殺人事件と取調べ
福岡県京都郡苅田町に住むAさんは,自宅内で,妻であるVさんの腕や顔を包丁で切り付けた上,その腹部を刺し,Vさんを死亡させた殺人罪で福岡県行橋警察署に逮捕されました。勾留後,接見した弁護士は,Aさんの様子を見て違法・不当な取調べが行われているのではないかと,取調べに対して強い懸念を抱いています。
(フィクションです)
~ 取調べに関する最近の流れ ~
報道によれば,政府は,4月16日,一部の事件の全過程について,取調べの可視化の義務化を6月1日から始めることを閣議決定したとのことです。これによって,今までとどう変わるのか,何が変わるのか,についてご紹介していきたいと思います。
* 取調べの可視化とは *
取調べの可視化とは,弁護人の取調べへの立会権を認めることや,取調べ状況をすべて録音・録画することをいいます。現時点(平成31年4月22日)では,弁護人の取調べへの立会権や取調べの録音・録画を許容する明文の規定はありません。しかし,録音・録画については,以下でみるとおり,捜査機関の内部の通達などで,一定の範囲の事件に限って実施されています。
* なぜ,取調べの可視化が必要なの? *
密室で行われていた取調べが第三者によって検証できるようにオープンになります。その結果,取調官の違法・不当な取調べに対する抑止が期待できます。これに伴い,取調べで認められている各種権利(黙秘権,増減変更申立権,署名・押印拒否権)も適切に行使できることが期待できます。また,被疑者・被告人が任意に供述(話)をしたかなどを事後的に検証しやすくなります。
~ 現在の対象事件 ~
現在,捜査機関(警察,検察)では,どんな事件(対象事件)を録音・録画の対象としているのでしょうか?
= 警察における対象事件 =
1 基本的に実施する事件
① 死刑又は無期の懲役若しくは禁錮に当たる罪に係る事件(殺人罪,強盗殺人罪,強盗致死罪,現住建造物放火罪 など)
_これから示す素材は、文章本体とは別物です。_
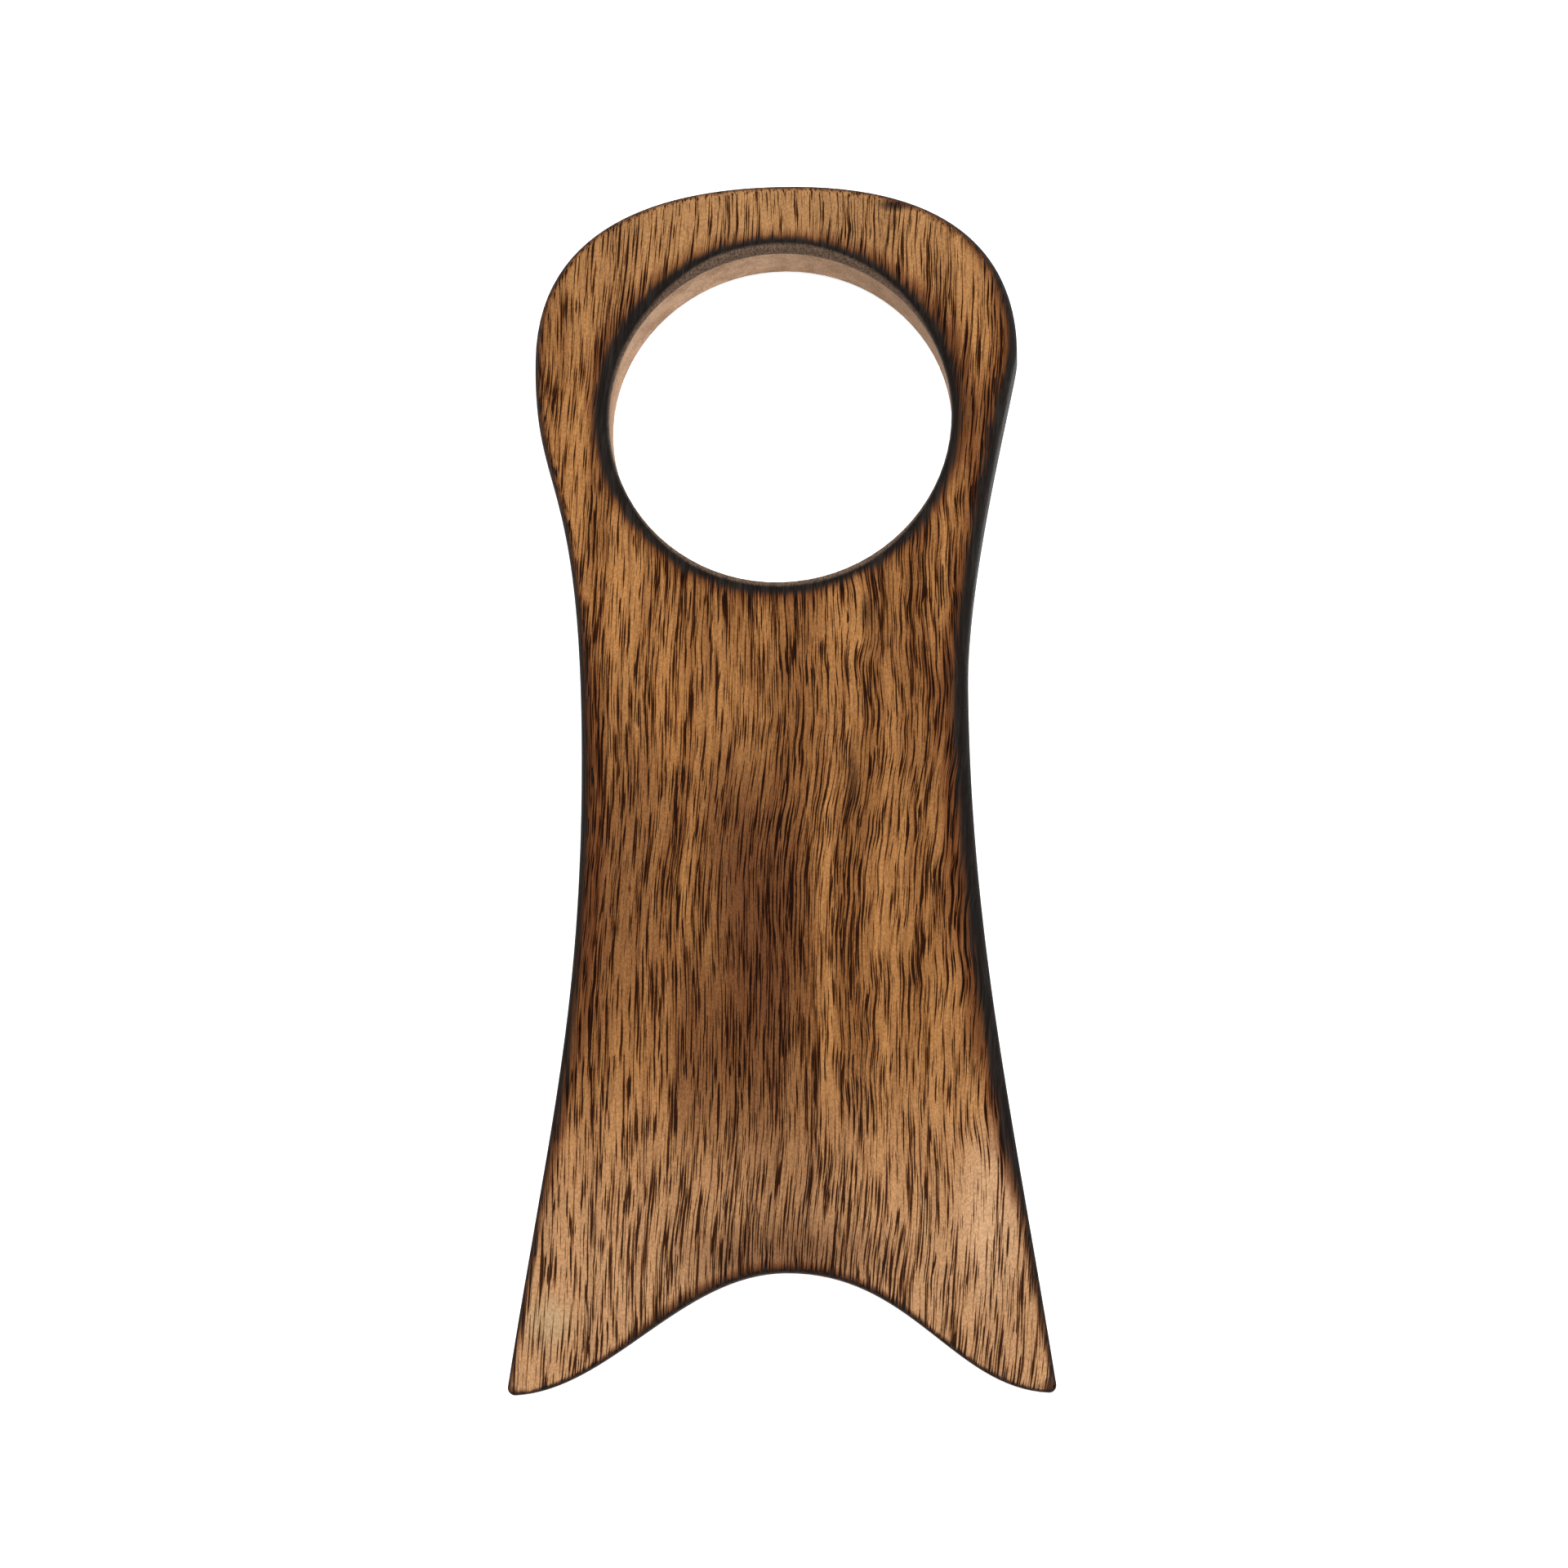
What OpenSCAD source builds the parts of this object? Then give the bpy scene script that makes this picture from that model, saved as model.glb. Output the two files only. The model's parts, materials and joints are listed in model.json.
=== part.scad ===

② 短期1年以上の有期の懲役又は禁錮に当たる罪であって故意の犯罪行為により被害者を死亡させたものに係る事件(危険運転致死罪など)
2 試行対象事件
③ 知的障害,発達障害,精神障害等の被疑者にかかる事件
※①,②は裁判員裁判対象事件とも呼ばれます
= 検察における対象事件 =
1 基本的に実施する事件
① 死刑又は無期の懲役若しくは禁錮に当たる罪に係る事件
② 短期1年以上の有期の懲役又は禁錮に当たる罪であって故意の犯罪行為により被害者を死亡させたものに係る事件
③ 検察官独自捜査事件
④ 知的障害によりコミュニケーション能力に問題がある被疑者等に係る事件
2 試行対象事件
⑤ 公判請求が見込まれる身柄事件であって,事案の内容や証拠関係等に照らし被疑者の供述が立証上重要であるもの,証拠関係や供述状況等に照らし被疑者の取調べ増強をめぐって争いが生じる可能性があるものなど,被疑者の取調べを録音・録画することが必要であると考えられる事件
⑥ 公判請求が見込まれる身柄事件であって,被害者・参考人の供述が立証の中核となることが見込まれるなどの個々の事情により、被害者・参考人の取調べを録音・録画することが必要であると考えられる事件
※⑥については参考人も対象とされていることが特徴です。
~ 取調べに関する改正法の内容 ~
改正法における対象事件は
① 裁判員裁判対象事件
② 検察官独自捜査事件
です。まず,法律(刑事訴訟法)で取調べの録音・録画が明文化されたことが特徴です。なお,これまでの運用より,対象事件の範囲が狭くなったと思いますが,対象外の事件については,引き続き通達などで運用されていくものと思われます。また,録音・録画が明文化されたといっても,割合としては全事件の数%程度だと思います。
弁護人としては,引き続き,対象事件以外の事件についても録音・録画を実施するよう捜査機関に申入れを行っていく必要があります。